I first used garam masala in baking last holiday season in my gingerbread cookies. All I had was cinnamon, and for a good gingerbread cookie, that’s just not enough—they demand a deep, dark, and complex range of flavors. I rummaged through my spice cabinet down to the bare shelves, and instinct (tinged with desperation) told me to flip to the ingredient list on my garam masala. It had several of the spices I needed, including cinnamon and clove, followed by a stellar group of teammates in cardamom, cumin, and coriander. You’ll never hear me argue against cardamom (by golly, I think we should use more of it). Coriander sounded like it would work, being a bit floral, but cumin had me worried. Yet black pepper was already a part of my favorite gingerbread cookie recipe, so why not cumin? I opened it up and took a good whiff. Immediately, I knew it would work.
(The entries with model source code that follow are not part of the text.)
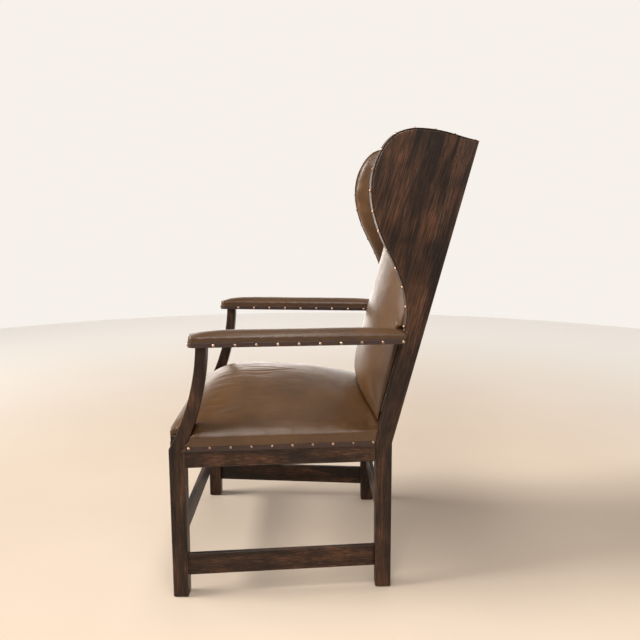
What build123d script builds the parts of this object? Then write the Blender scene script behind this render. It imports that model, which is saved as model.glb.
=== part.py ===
"""Wingback armchair with open arms: a dark hardwood frame upholstered in leather.

Millimetres, +Z up, the chair faces -Y, and +X is the left side of the person
who sits in it. The origin is on the floor, under the middle of the chair.
"""
import os
from math import cos, radians, sin, tan

from build123d import *

# Driving sizes of the frame
front_width = 635.0            # over the outer faces of the front legs
rear_width = 552.0             # over the outer faces of the rear legs
foot_depth = 528.0             # front face of the front legs to rear face of the rear legs
leg_size = 38.0
front_foot_size = 36.0         # the front legs taper a little towards the floor
rear_foot_size = 38.0
knee_height = 372.0            # where the legs turn into the arm posts and the stiles
rear_knee_lean = 2.0           # the rear leg's back face comes forward by this at the knee
back_rake = 14.6               # degrees
stile_depth = 39.5
stile_length = 734.0           # from the knee to the top, along the rake
arris = 1.5
board_arris = 1.2
foot_chamfer = 3.5

# Arms
arm_height = 617.0             # underside of the arm
post_top_front = 69.0          # from the front legs' front face
post_top_size = 25.0
post_front_bow = 15.4
post_back_bow = 12.4
post_peg_inset = 6.0
post_peg_height = 12.0
arm_front_end = 54.0
arm_width = 62.0
arm_thickness = 20.0
arm_nose_radius = 12.0
arm_edge = 2.0                 # the padding's height at its border
arm_crown = 11.0               # and how much it rises from there
arm_along_power = 8
arm_across_power = 2.2
arm_end_rise = 5.0             # where the back's padding meets it
arm_overlap_share = 0.2
arm_grid_across = 9
arm_grid_shares = [-0.03, 0, 0.02, 0.05, 0.1, 0.2, 0.4, 0.6, 0.8, 0.9, 0.95, 0.98, 1, 1.03]

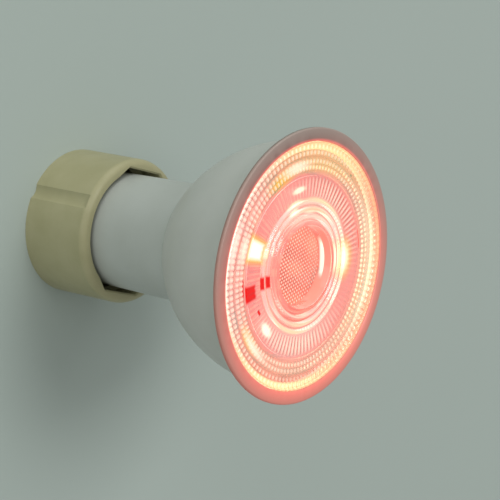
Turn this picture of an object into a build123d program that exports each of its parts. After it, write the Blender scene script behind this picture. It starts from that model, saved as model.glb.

And it did. The flavors were bold and fragrant, and never strange or off-putting. Very much the opposite, in fact: The cookies had more warmth and complexity than ever before. When subbing this blend in, all of the expected flavors and aromas, like cinnamon and clove, are still present and grounding, but the herbaceous notes from the cardamom spice lift up vegetal flavors like pumpkin, or enhance the earthiness of brown sugar and molasses. The cumin fills out the warming spices with richness and the suggestion of citrus. It’s everything pumpkin pie spice gives you, plus an added layer of complexity.

You can use garam masala in a 1:1 ratio to pumpkin pie spice, which is usually “to taste” anyway; I’ve been tossing garam masala into my pumpkin, apple, and sweet potato pies, and calling it a day, no other spices needed. (I received a very nice compliment on my sweet potato pie spiced with garam masala last week. Just saying.) If a recipe doesn’t say “pumpkin pie spice” but still uses a bunch of the usual suspects and a higher quantity of cinnamon, I’ll add up the quantities for garam masala, but replace a small portion with straight cinnamon. FOr example, if the cloves, nutmeg, cinnamon, and ginger add up to three teaspoons, but the cinnamon is one whole teaspoon, then I’ll do 2-½ teaspoons of garam masala and the final ½ teaspoon of cinnamon. There’s no real equation for this, it’s really up to your preference.

Garam masala works brilliantly in spice cakes and apple crisps, when tossed with roasted squash, and in most any place you’d use cinnamon. Since there are many different formulations of secondary spices in garam masalas, take a look at the ingredient list before you buy it to see what you’ll actually be including. (Try to find one without turmeric, if only because it gives off such a strong yellow color, which may not work with what you’re baking.) Once you’ve found your choice blend, substitute it for the spice mix in your next cinnamon-forward dessert. I think you’ll be hooked.